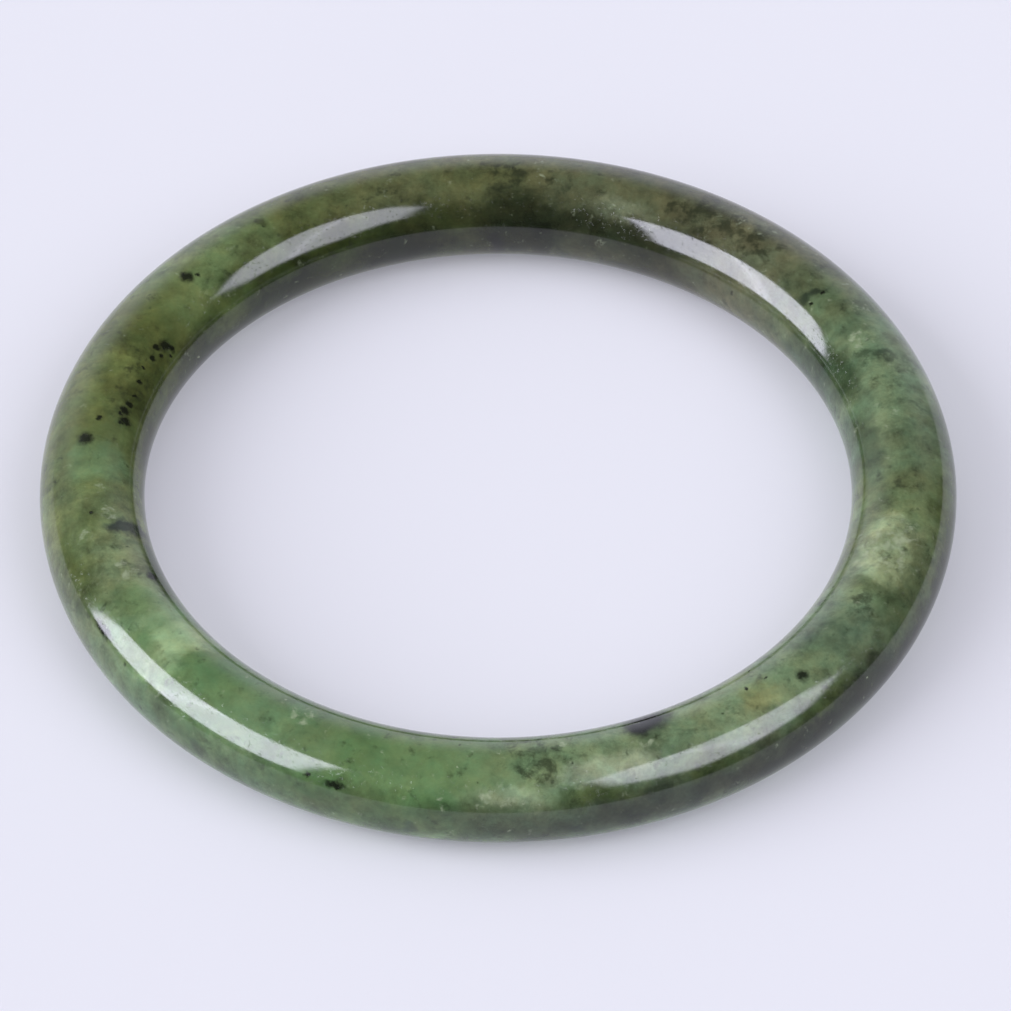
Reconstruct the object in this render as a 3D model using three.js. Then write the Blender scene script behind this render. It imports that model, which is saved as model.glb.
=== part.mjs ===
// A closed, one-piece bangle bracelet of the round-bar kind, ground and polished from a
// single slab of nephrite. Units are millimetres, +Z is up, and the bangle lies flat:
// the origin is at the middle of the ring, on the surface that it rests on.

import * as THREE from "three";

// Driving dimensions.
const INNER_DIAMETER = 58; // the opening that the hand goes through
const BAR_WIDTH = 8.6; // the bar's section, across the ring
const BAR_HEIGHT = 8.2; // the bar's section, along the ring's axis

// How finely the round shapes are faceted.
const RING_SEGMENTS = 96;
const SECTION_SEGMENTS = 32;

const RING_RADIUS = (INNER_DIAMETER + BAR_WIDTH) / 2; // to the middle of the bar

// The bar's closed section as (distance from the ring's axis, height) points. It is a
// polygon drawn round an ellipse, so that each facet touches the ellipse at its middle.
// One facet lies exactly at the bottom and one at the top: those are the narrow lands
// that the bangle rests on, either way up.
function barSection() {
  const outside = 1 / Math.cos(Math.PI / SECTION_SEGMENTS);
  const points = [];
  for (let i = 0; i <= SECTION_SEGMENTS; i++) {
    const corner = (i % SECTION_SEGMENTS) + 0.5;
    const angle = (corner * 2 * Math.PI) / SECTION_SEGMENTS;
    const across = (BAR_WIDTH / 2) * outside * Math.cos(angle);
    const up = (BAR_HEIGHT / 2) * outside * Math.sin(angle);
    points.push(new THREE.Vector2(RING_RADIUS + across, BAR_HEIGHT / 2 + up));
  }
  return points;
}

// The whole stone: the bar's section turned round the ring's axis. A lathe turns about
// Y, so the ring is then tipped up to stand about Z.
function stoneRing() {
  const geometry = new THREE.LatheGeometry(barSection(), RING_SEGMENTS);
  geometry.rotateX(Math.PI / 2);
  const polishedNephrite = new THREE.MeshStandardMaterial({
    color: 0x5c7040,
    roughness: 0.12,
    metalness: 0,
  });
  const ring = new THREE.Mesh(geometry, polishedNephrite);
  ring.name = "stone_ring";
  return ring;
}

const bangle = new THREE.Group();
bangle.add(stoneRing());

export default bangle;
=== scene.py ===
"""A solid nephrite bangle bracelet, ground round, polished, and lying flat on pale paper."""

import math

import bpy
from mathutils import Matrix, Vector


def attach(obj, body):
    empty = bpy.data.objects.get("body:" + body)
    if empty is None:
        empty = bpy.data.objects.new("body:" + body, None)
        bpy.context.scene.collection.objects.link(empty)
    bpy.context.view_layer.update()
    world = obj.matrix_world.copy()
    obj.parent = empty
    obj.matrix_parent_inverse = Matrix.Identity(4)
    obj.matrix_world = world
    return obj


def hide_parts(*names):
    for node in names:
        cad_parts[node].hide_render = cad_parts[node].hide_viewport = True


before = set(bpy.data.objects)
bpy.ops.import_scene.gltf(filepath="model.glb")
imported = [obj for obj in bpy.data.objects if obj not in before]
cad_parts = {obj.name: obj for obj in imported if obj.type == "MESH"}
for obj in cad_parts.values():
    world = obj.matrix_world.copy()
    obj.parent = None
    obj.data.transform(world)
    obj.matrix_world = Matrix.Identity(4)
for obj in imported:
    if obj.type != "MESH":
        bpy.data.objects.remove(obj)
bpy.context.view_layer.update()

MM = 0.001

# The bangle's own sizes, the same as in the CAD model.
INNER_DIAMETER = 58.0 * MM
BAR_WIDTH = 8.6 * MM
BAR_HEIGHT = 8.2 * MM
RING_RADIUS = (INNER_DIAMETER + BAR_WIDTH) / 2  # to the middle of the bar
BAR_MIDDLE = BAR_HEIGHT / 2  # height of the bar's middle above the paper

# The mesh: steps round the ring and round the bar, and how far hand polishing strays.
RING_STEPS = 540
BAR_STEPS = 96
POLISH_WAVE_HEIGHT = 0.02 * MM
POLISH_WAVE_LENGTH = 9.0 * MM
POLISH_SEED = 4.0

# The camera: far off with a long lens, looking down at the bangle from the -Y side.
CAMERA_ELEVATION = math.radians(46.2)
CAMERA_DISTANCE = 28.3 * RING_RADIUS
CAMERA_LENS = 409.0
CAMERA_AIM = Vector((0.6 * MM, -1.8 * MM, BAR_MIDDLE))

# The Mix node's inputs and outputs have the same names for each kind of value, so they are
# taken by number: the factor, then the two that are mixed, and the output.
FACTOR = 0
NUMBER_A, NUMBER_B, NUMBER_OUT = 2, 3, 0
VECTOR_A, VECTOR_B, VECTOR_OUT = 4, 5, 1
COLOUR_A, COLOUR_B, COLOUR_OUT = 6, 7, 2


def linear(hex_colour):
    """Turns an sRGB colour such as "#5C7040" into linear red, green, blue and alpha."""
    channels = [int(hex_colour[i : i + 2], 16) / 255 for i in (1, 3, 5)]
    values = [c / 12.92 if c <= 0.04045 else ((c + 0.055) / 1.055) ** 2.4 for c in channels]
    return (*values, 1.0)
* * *
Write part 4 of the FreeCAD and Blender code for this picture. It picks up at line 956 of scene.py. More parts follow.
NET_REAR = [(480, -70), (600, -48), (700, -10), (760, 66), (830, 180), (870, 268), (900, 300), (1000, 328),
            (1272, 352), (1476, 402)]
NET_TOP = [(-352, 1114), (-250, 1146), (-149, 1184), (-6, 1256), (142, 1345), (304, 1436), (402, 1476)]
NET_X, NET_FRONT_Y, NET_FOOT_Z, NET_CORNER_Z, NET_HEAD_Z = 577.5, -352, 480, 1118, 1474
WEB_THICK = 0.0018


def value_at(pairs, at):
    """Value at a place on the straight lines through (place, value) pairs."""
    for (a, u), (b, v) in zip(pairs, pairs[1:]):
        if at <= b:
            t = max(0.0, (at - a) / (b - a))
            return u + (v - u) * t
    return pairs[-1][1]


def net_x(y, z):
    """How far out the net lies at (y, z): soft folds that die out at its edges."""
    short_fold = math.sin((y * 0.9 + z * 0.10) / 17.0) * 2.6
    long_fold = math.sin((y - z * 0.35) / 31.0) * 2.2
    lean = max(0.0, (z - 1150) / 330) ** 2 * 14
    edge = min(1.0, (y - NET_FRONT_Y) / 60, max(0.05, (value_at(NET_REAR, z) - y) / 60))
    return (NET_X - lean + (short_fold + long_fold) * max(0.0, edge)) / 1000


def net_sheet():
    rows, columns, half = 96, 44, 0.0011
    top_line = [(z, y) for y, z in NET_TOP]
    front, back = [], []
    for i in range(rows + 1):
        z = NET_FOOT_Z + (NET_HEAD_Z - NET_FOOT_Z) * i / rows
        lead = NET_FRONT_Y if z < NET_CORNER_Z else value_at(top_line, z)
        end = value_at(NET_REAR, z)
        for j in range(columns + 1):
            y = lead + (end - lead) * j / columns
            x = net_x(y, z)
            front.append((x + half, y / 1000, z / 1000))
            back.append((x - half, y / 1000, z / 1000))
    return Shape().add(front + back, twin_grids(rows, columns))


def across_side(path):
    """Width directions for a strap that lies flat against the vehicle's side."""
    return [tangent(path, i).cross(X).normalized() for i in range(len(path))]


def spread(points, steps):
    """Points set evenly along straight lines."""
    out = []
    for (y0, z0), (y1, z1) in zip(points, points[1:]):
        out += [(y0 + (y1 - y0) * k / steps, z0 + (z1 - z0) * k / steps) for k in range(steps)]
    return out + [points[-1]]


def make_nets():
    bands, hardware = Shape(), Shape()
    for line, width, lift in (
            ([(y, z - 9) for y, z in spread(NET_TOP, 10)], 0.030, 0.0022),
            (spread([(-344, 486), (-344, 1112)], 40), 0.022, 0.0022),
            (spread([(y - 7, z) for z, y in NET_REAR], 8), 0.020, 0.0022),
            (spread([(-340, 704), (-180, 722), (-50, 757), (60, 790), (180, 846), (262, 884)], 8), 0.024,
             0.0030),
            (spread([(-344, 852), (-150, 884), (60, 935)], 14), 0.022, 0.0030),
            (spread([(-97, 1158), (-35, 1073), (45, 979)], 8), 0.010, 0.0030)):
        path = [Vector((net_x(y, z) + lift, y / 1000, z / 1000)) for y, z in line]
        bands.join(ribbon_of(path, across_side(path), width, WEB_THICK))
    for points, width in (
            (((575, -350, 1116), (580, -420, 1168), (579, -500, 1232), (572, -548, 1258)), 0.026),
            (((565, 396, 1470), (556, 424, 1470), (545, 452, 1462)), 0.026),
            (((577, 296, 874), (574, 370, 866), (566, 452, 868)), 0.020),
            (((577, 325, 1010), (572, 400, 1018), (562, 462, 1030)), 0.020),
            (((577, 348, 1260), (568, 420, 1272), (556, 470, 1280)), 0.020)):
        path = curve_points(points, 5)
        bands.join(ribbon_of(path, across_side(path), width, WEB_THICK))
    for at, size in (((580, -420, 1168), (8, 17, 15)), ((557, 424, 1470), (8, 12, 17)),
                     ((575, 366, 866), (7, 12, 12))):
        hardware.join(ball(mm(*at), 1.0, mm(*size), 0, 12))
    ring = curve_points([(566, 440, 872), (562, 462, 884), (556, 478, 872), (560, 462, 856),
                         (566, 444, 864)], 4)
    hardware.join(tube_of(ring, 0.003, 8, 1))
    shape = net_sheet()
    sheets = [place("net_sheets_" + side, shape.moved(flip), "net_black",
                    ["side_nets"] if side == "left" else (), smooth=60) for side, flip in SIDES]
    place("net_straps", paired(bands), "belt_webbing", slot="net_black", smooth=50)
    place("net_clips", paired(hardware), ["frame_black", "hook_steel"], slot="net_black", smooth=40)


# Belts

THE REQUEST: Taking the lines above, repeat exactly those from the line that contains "obj.matrix_world = Matrix.Identity(4)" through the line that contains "return (*values, 1.0)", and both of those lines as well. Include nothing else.

RESULT OF THE TASK:
    obj.matrix_world = Matrix.Identity(4)
for obj in imported:
    if obj.type != "MESH":
        bpy.data.objects.remove(obj)
bpy.context.view_layer.update()

MM = 0.001

# The bangle's own sizes, the same as in the CAD model.
INNER_DIAMETER = 58.0 * MM
BAR_WIDTH = 8.6 * MM
BAR_HEIGHT = 8.2 * MM
RING_RADIUS = (INNER_DIAMETER + BAR_WIDTH) / 2  # to the middle of the bar
BAR_MIDDLE = BAR_HEIGHT / 2  # height of the bar's middle above the paper

# The mesh: steps round the ring and round the bar, and how far hand polishing strays.
RING_STEPS = 540
BAR_STEPS = 96
POLISH_WAVE_HEIGHT = 0.02 * MM
POLISH_WAVE_LENGTH = 9.0 * MM
POLISH_SEED = 4.0

# The camera: far off with a long lens, looking down at the bangle from the -Y side.
CAMERA_ELEVATION = math.radians(46.2)
CAMERA_DISTANCE = 28.3 * RING_RADIUS
CAMERA_LENS = 409.0
CAMERA_AIM = Vector((0.6 * MM, -1.8 * MM, BAR_MIDDLE))

# The Mix node's inputs and outputs have the same names for each kind of value, so they are
# taken by number: the factor, then the two that are mixed, and the output.
FACTOR = 0
NUMBER_A, NUMBER_B, NUMBER_OUT = 2, 3, 0
VECTOR_A, VECTOR_B, VECTOR_OUT = 4, 5, 1
COLOUR_A, COLOUR_B, COLOUR_OUT = 6, 7, 2


def linear(hex_colour):
    """Turns an sRGB colour such as "#5C7040" into linear red, green, blue and alpha."""
    channels = [int(hex_colour[i : i + 2], 16) / 255 for i in (1, 3, 5)]
    values = [c / 12.92 if c <= 0.04045 else ((c + 0.055) / 1.055) ** 2.4 for c in channels]
    return (*values, 1.0)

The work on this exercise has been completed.